The exercise. Repeat the material below exactly, line for line.

Source data.
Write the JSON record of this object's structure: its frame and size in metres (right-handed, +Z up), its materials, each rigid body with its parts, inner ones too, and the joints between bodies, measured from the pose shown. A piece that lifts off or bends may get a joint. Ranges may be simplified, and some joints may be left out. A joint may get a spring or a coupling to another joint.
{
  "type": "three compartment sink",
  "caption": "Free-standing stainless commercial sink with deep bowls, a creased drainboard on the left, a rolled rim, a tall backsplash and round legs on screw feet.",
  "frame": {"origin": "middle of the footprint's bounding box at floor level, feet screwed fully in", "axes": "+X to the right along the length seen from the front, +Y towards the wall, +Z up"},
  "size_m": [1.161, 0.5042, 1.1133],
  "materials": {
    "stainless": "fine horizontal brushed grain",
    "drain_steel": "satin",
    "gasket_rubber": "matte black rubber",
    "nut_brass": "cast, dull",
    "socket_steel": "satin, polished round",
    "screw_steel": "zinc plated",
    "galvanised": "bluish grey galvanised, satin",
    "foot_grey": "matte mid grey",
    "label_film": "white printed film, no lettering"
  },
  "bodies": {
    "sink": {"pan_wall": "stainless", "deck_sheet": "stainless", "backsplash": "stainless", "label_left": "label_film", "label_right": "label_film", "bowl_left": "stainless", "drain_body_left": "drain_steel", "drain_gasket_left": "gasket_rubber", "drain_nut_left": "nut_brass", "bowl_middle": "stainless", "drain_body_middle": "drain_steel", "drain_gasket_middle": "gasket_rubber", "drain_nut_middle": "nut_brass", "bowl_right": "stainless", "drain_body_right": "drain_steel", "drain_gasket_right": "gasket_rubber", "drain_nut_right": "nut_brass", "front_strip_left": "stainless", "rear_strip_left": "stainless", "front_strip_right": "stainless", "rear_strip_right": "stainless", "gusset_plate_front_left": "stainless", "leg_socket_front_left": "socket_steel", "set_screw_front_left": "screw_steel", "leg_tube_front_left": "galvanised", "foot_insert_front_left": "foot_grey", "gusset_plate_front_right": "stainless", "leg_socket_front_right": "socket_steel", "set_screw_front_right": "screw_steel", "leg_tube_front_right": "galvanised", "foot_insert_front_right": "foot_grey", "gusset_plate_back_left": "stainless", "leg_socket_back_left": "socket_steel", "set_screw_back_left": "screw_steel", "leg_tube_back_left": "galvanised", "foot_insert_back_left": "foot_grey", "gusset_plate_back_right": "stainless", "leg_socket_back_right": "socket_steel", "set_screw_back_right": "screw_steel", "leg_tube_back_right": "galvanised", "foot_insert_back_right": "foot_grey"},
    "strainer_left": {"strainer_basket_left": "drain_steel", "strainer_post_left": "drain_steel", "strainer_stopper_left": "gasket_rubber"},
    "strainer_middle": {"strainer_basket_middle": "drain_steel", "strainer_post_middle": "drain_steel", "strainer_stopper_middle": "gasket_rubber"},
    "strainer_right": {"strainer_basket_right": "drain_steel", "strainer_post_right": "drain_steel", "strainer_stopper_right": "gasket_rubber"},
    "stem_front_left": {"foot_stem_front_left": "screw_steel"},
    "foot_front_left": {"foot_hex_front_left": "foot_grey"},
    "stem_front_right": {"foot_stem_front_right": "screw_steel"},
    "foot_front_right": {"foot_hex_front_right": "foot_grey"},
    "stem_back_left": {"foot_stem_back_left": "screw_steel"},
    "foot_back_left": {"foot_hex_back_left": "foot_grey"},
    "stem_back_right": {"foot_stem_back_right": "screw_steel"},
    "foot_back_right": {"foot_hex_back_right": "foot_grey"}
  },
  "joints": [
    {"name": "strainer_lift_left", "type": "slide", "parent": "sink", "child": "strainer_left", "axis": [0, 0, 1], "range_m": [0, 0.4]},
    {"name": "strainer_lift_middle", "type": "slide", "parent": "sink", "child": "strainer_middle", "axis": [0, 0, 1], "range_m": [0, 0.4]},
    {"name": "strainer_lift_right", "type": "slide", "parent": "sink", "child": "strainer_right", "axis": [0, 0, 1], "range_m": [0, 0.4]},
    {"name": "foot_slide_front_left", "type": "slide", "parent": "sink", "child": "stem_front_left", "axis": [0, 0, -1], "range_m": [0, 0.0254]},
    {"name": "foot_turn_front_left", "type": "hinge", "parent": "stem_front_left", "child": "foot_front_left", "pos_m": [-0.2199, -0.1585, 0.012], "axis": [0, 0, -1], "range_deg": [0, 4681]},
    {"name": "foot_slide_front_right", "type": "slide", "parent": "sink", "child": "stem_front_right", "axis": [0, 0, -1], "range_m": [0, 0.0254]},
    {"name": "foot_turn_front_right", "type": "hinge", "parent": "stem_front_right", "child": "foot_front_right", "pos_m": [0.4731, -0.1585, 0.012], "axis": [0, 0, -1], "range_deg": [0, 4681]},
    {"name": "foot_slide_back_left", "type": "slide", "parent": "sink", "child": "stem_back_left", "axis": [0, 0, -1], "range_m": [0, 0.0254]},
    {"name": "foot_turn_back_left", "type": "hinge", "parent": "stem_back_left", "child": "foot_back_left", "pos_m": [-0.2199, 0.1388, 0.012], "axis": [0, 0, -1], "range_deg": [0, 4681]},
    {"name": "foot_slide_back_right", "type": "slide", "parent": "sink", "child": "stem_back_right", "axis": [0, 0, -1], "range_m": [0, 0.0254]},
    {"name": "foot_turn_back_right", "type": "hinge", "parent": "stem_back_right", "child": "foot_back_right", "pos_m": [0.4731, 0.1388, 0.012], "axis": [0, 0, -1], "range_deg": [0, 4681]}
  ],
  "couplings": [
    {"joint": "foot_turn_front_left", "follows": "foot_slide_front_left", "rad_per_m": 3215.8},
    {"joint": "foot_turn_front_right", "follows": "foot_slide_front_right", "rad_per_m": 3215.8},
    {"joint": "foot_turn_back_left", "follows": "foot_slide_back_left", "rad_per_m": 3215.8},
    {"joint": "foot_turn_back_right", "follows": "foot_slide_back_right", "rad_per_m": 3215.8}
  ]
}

Result of the exercise.
Write the JSON record of this object's structure: its frame and size in metres (right-handed, +Z up), its materials, each rigid body with its parts, inner ones too, and the joints between bodies, measured from the pose shown. A piece that lifts off or bends may get a joint. Ranges may be simplified, and some joints may be left out. A joint may get a spring or a coupling to another joint.
{
  "type": "three compartment sink",
  "caption": "Free-standing stainless commercial sink with deep bowls, a creased drainboard on the left, a rolled rim, a tall backsplash and round legs on screw feet.",
  "frame": {"origin": "middle of the footprint's bounding box at floor level, feet screwed fully in", "axes": "+X to the right along the length seen from the front, +Y towards the wall, +Z up"},
  "size_m": [1.161, 0.5042, 1.1133],
  "materials": {
    "stainless": "fine horizontal brushed grain",
    "drain_steel": "satin",
    "gasket_rubber": "matte black rubber",
    "nut_brass": "cast, dull",
    "socket_steel": "satin, polished round",
    "screw_steel": "zinc plated",
    "galvanised": "bluish grey galvanised, satin",
    "foot_grey": "matte mid grey",
    "label_film": "white printed film, no lettering"
  },
  "bodies": {
    "sink": {"pan_wall": "stainless", "deck_sheet": "stainless", "backsplash": "stainless", "label_left": "label_film", "label_right": "label_film", "bowl_left": "stainless", "drain_body_left": "drain_steel", "drain_gasket_left": "gasket_rubber", "drain_nut_left": "nut_brass", "bowl_middle": "stainless", "drain_body_middle": "drain_steel", "drain_gasket_middle": "gasket_rubber", "drain_nut_middle": "nut_brass", "bowl_right": "stainless", "drain_body_right": "drain_steel", "drain_gasket_right": "gasket_rubber", "drain_nut_right": "nut_brass", "front_strip_left": "stainless", "rear_strip_left": "stainless", "front_strip_right": "stainless", "rear_strip_right": "stainless", "gusset_plate_front_left": "stainless", "leg_socket_front_left": "socket_steel", "set_screw_front_left": "screw_steel", "leg_tube_front_left": "galvanised", "foot_insert_front_left": "foot_grey", "gusset_plate_front_right": "stainless", "leg_socket_front_right": "socket_steel", "set_screw_front_right": "screw_steel", "leg_tube_front_right": "galvanised", "foot_insert_front_right": "foot_grey", "gusset_plate_back_left": "stainless", "leg_socket_back_left": "socket_steel", "set_screw_back_left": "screw_steel", "leg_tube_back_left": "galvanised", "foot_insert_back_left": "foot_grey", "gusset_plate_back_right": "stainless", "leg_socket_back_right": "socket_steel", "set_screw_back_right": "screw_steel", "leg_tube_back_right": "galvanised", "foot_insert_back_right": "foot_grey"},
    "strainer_left": {"strainer_basket_left": "drain_steel", "strainer_post_left": "drain_steel", "strainer_stopper_left": "gasket_rubber"},
    "strainer_middle": {"strainer_basket_middle": "drain_steel", "strainer_post_middle": "drain_steel", "strainer_stopper_middle": "gasket_rubber"},
    "strainer_right": {"strainer_basket_right": "drain_steel", "strainer_post_right": "drain_steel", "strainer_stopper_right": "gasket_rubber"},
    "stem_front_left": {"foot_stem_front_left": "screw_steel"},
    "foot_front_left": {"foot_hex_front_left": "foot_grey"},
    "stem_front_right": {"foot_stem_front_right": "screw_steel"},
    "foot_front_right": {"foot_hex_front_right": "foot_grey"},
    "stem_back_left": {"foot_stem_back_left": "screw_steel"},
    "foot_back_left": {"foot_hex_back_left": "foot_grey"},
    "stem_back_right": {"foot_stem_back_right": "screw_steel"},
    "foot_back_right": {"foot_hex_back_right": "foot_grey"}
  },
  "joints": [
    {"name": "strainer_lift_left", "type": "slide", "parent": "sink", "child": "strainer_left", "axis": [0, 0, 1], "range_m": [0, 0.4]},
    {"name": "strainer_lift_middle", "type": "slide", "parent": "sink", "child": "strainer_middle", "axis": [0, 0, 1], "range_m": [0, 0.4]},
    {"name": "strainer_lift_right", "type": "slide", "parent": "sink", "child": "strainer_right", "axis": [0, 0, 1], "range_m": [0, 0.4]},
    {"name": "foot_slide_front_left", "type": "slide", "parent": "sink", "child": "stem_front_left", "axis": [0, 0, -1], "range_m": [0, 0.0254]},
    {"name": "foot_turn_front_left", "type": "hinge", "parent": "stem_front_left", "child": "foot_front_left", "pos_m": [-0.2199, -0.1585, 0.012], "axis": [0, 0, -1], "range_deg": [0, 4681]},
    {"name": "foot_slide_front_right", "type": "slide", "parent": "sink", "child": "stem_front_right", "axis": [0, 0, -1], "range_m": [0, 0.0254]},
    {"name": "foot_turn_front_right", "type": "hinge", "parent": "stem_front_right", "child": "foot_front_right", "pos_m": [0.4731, -0.1585, 0.012], "axis": [0, 0, -1], "range_deg": [0, 4681]},
    {"name": "foot_slide_back_left", "type": "slide", "parent": "sink", "child": "stem_back_left", "axis": [0, 0, -1], "range_m": [0, 0.0254]},
    {"name": "foot_turn_back_left", "type": "hinge", "parent": "stem_back_left", "child": "foot_back_left", "pos_m": [-0.2199, 0.1388, 0.012], "axis": [0, 0, -1], "range_deg": [0, 4681]},
    {"name": "foot_slide_back_right", "type": "slide", "parent": "sink", "child": "stem_back_right", "axis": [0, 0, -1], "range_m": [0, 0.0254]},
    {"name": "foot_turn_back_right", "type": "hinge", "parent": "stem_back_right", "child": "foot_back_right", "pos_m": [0.4731, 0.1388, 0.012], "axis": [0, 0, -1], "range_deg": [0, 4681]}
  ],
  "couplings": [
    {"joint": "foot_turn_front_left", "follows": "foot_slide_front_left", "rad_per_m": 3215.8},
    {"joint": "foot_turn_front_right", "follows": "foot_slide_front_right", "rad_per_m": 3215.8},
    {"joint": "foot_turn_back_left", "follows": "foot_slide_back_left", "rad_per_m": 3215.8},
    {"joint": "foot_turn_back_right", "follows": "foot_slide_back_right", "rad_per_m": 3215.8}
  ]
}